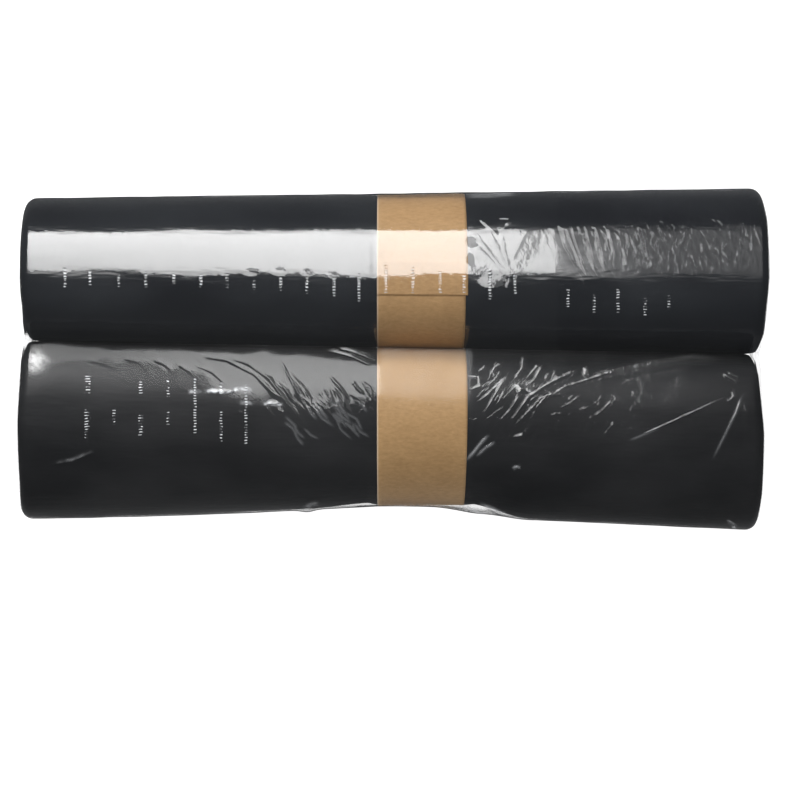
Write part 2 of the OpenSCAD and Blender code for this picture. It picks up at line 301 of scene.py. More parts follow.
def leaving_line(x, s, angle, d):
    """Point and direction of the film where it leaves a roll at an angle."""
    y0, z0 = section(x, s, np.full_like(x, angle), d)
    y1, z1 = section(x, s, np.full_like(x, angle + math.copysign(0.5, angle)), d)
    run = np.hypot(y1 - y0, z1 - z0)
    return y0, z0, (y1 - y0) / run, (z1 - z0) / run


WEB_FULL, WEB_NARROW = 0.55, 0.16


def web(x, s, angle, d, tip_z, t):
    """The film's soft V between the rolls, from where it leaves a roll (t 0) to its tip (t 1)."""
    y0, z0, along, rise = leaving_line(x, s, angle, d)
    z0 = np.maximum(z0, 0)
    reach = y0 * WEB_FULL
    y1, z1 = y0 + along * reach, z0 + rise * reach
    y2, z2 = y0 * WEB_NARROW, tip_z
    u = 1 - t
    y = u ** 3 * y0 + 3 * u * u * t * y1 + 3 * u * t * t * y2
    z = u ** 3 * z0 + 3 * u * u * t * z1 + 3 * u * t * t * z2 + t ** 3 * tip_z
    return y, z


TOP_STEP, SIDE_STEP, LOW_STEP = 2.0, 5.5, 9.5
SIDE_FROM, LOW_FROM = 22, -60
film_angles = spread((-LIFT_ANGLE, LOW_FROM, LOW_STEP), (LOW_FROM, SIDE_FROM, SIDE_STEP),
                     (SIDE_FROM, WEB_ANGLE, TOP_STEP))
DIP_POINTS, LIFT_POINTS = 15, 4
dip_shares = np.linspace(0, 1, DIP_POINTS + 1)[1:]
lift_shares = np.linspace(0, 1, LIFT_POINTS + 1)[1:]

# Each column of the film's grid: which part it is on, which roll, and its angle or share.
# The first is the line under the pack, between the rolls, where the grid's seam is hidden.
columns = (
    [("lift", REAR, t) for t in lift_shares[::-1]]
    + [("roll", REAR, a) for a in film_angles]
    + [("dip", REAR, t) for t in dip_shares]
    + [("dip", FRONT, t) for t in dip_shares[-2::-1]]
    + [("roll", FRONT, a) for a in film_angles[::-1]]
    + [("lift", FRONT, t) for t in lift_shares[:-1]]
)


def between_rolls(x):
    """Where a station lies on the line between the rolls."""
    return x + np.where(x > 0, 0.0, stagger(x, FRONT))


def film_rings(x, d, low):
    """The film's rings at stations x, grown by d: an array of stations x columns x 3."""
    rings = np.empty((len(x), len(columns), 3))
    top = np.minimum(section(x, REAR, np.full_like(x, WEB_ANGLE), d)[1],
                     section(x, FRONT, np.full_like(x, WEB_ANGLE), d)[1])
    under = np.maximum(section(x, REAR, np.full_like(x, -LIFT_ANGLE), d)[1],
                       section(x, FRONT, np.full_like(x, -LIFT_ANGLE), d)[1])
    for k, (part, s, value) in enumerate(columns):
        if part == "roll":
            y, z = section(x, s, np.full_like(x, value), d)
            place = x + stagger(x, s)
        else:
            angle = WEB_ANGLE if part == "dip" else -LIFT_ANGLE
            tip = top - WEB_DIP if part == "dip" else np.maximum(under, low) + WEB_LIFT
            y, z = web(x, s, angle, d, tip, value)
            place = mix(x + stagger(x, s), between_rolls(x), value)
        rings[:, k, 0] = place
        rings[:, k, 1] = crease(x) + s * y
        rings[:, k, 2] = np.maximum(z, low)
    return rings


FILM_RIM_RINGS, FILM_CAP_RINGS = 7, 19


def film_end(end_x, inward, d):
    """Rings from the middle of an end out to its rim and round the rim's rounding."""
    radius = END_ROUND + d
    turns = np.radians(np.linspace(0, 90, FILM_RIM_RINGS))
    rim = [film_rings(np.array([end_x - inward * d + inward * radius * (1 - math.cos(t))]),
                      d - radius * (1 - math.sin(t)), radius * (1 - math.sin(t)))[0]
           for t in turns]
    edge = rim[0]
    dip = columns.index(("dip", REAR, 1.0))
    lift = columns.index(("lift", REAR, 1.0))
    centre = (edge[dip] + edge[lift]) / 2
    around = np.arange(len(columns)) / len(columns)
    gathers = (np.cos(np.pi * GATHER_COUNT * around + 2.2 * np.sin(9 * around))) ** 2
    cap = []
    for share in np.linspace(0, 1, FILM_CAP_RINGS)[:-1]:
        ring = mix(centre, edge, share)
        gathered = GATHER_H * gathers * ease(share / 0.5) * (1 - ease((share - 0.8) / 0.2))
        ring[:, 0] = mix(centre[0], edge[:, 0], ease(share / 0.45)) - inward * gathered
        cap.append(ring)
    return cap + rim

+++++

Write the data out again in full and exactly.

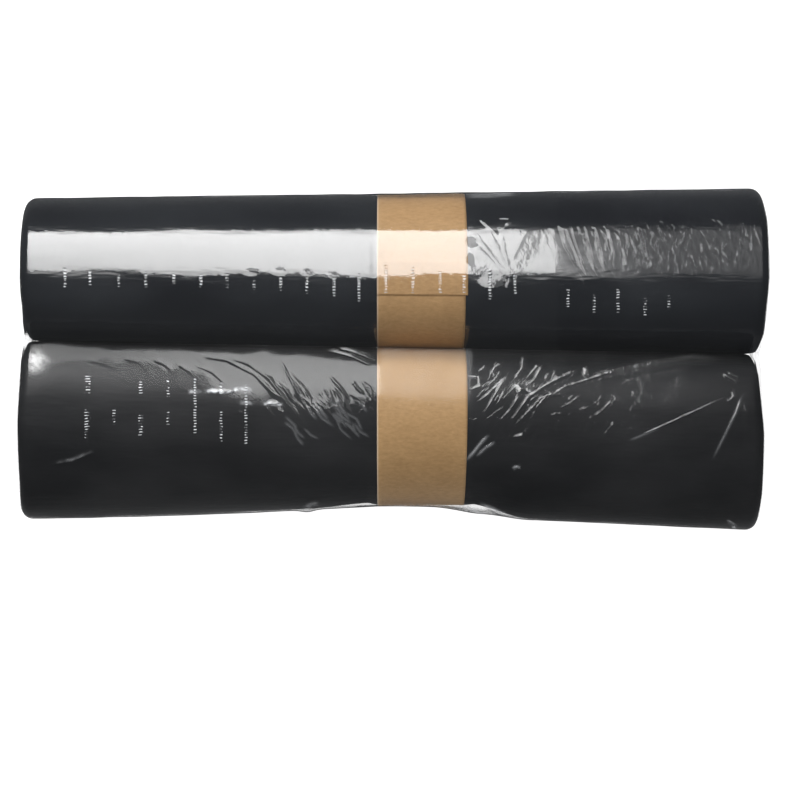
Write part 2 of the OpenSCAD and Blender code for this picture. It picks up at line 301 of scene.py. More parts follow.
def leaving_line(x, s, angle, d):
    """Point and direction of the film where it leaves a roll at an angle."""
    y0, z0 = section(x, s, np.full_like(x, angle), d)
    y1, z1 = section(x, s, np.full_like(x, angle + math.copysign(0.5, angle)), d)
    run = np.hypot(y1 - y0, z1 - z0)
    return y0, z0, (y1 - y0) / run, (z1 - z0) / run


WEB_FULL, WEB_NARROW = 0.55, 0.16


def web(x, s, angle, d, tip_z, t):
    """The film's soft V between the rolls, from where it leaves a roll (t 0) to its tip (t 1)."""
    y0, z0, along, rise = leaving_line(x, s, angle, d)
    z0 = np.maximum(z0, 0)
    reach = y0 * WEB_FULL
    y1, z1 = y0 + along * reach, z0 + rise * reach
    y2, z2 = y0 * WEB_NARROW, tip_z
    u = 1 - t
    y = u ** 3 * y0 + 3 * u * u * t * y1 + 3 * u * t * t * y2
    z = u ** 3 * z0 + 3 * u * u * t * z1 + 3 * u * t * t * z2 + t ** 3 * tip_z
    return y, z


TOP_STEP, SIDE_STEP, LOW_STEP = 2.0, 5.5, 9.5
SIDE_FROM, LOW_FROM = 22, -60
film_angles = spread((-LIFT_ANGLE, LOW_FROM, LOW_STEP), (LOW_FROM, SIDE_FROM, SIDE_STEP),
                     (SIDE_FROM, WEB_ANGLE, TOP_STEP))
DIP_POINTS, LIFT_POINTS = 15, 4
dip_shares = np.linspace(0, 1, DIP_POINTS + 1)[1:]
lift_shares = np.linspace(0, 1, LIFT_POINTS + 1)[1:]

# Each column of the film's grid: which part it is on, which roll, and its angle or share.
# The first is the line under the pack, between the rolls, where the grid's seam is hidden.
columns = (
    [("lift", REAR, t) for t in lift_shares[::-1]]
    + [("roll", REAR, a) for a in film_angles]
    + [("dip", REAR, t) for t in dip_shares]
    + [("dip", FRONT, t) for t in dip_shares[-2::-1]]
    + [("roll", FRONT, a) for a in film_angles[::-1]]
    + [("lift", FRONT, t) for t in lift_shares[:-1]]
)


def between_rolls(x):
    """Where a station lies on the line between the rolls."""
    return x + np.where(x > 0, 0.0, stagger(x, FRONT))


def film_rings(x, d, low):
    """The film's rings at stations x, grown by d: an array of stations x columns x 3."""
    rings = np.empty((len(x), len(columns), 3))
    top = np.minimum(section(x, REAR, np.full_like(x, WEB_ANGLE), d)[1],
                     section(x, FRONT, np.full_like(x, WEB_ANGLE), d)[1])
    under = np.maximum(section(x, REAR, np.full_like(x, -LIFT_ANGLE), d)[1],
                       section(x, FRONT, np.full_like(x, -LIFT_ANGLE), d)[1])
    for k, (part, s, value) in enumerate(columns):
        if part == "roll":
            y, z = section(x, s, np.full_like(x, value), d)
            place = x + stagger(x, s)
        else:
            angle = WEB_ANGLE if part == "dip" else -LIFT_ANGLE
            tip = top - WEB_DIP if part == "dip" else np.maximum(under, low) + WEB_LIFT
            y, z = web(x, s, angle, d, tip, value)
            place = mix(x + stagger(x, s), between_rolls(x), value)
        rings[:, k, 0] = place
        rings[:, k, 1] = crease(x) + s * y
        rings[:, k, 2] = np.maximum(z, low)
    return rings


FILM_RIM_RINGS, FILM_CAP_RINGS = 7, 19


def film_end(end_x, inward, d):
    """Rings from the middle of an end out to its rim and round the rim's rounding."""
    radius = END_ROUND + d
    turns = np.radians(np.linspace(0, 90, FILM_RIM_RINGS))
    rim = [film_rings(np.array([end_x - inward * d + inward * radius * (1 - math.cos(t))]),
                      d - radius * (1 - math.sin(t)), radius * (1 - math.sin(t)))[0]
           for t in turns]
    edge = rim[0]
    dip = columns.index(("dip", REAR, 1.0))
    lift = columns.index(("lift", REAR, 1.0))
    centre = (edge[dip] + edge[lift]) / 2
    around = np.arange(len(columns)) / len(columns)
    gathers = (np.cos(np.pi * GATHER_COUNT * around + 2.2 * np.sin(9 * around))) ** 2
    cap = []
    for share in np.linspace(0, 1, FILM_CAP_RINGS)[:-1]:
        ring = mix(centre, edge, share)
        gathered = GATHER_H * gathers * ease(share / 0.5) * (1 - ease((share - 0.8) / 0.2))
        ring[:, 0] = mix(centre[0], edge[:, 0], ease(share / 0.45)) - inward * gathered
        cap.append(ring)
    return cap + rim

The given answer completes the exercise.